At 2:1 as opposed to 3:1, this is a really different business.
You’ll have a harder time raising money, a harder time scaling, and your business won't look very interesting to potential acquirers.
You may be thinking you don’t like the new definition very much — might as well stick to the old one! After all, investors are going to be much more excited about 3:1, and you’ll figure it out as you go after raising that Series A.
But using lazy definitions doesn't produce the benefits of accurate bookkeeping, and it isn’t just worrisome for investors — it’s really problematic for the startups that do this. After all, the narrative you tell often is the one you’ll start to believe!
The 3:1 ratio will influence your financial projections, which in turn will set the expectations you have of yourself and that your board has of you. When the success foretold by that fictious ratio doesn’t come to pass, you’ll find yourself in an uncomfortable position with disappointed and agitated investors, your cash burning up faster than you expected, and a team that’s getting nervous things aren’t going as planned.

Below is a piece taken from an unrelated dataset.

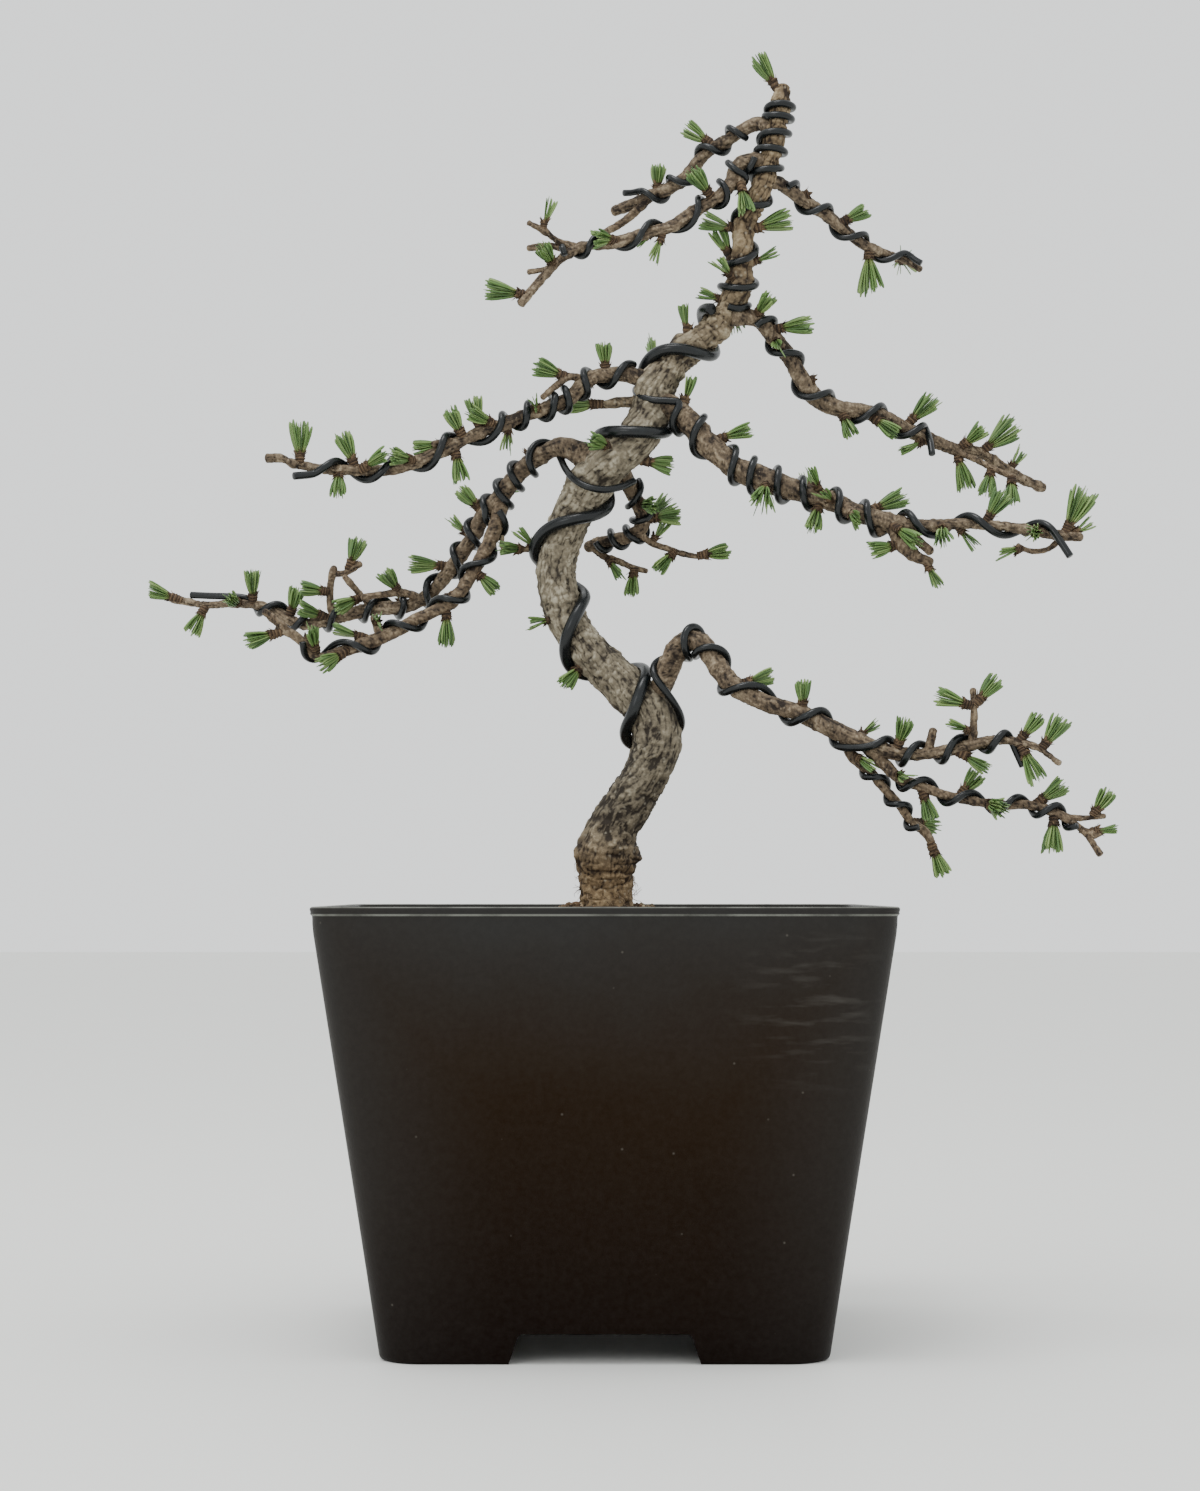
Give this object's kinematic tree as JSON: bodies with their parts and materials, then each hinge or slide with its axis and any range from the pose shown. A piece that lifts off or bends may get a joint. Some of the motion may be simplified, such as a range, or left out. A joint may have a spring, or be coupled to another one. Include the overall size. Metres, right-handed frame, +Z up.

You'll make better business decisions
When you deploy a disciplined bookkeeping practice to get to the reality of your unit economics, you’ll make far better business decisions.
If your ratio is 2:1, and it needs to be 3:1, then you’ll focus on actually increasing customer lifetime value or actually decreasing acquisition costs through operational improvements or innovations. And then, when you get where you need to be, you’ll be ready to raise that money, build out your sales team, and finally scale up — whatever your goal is — and you can be confident that your business is ready for it!
Stay on Top of Your Books
Bookkeeping may seem passé or a necessity to simply outsource and forget about, but that’s far from the truth. Bookkeeping is more essential than ever for tech startups whose trajectories and successes are determined by very specific metrics and milestones that signal actions to take with the business.
Stay on top of your books — not just in timeliness, but in specificity and accuracy — and you’ll see long-term rewards.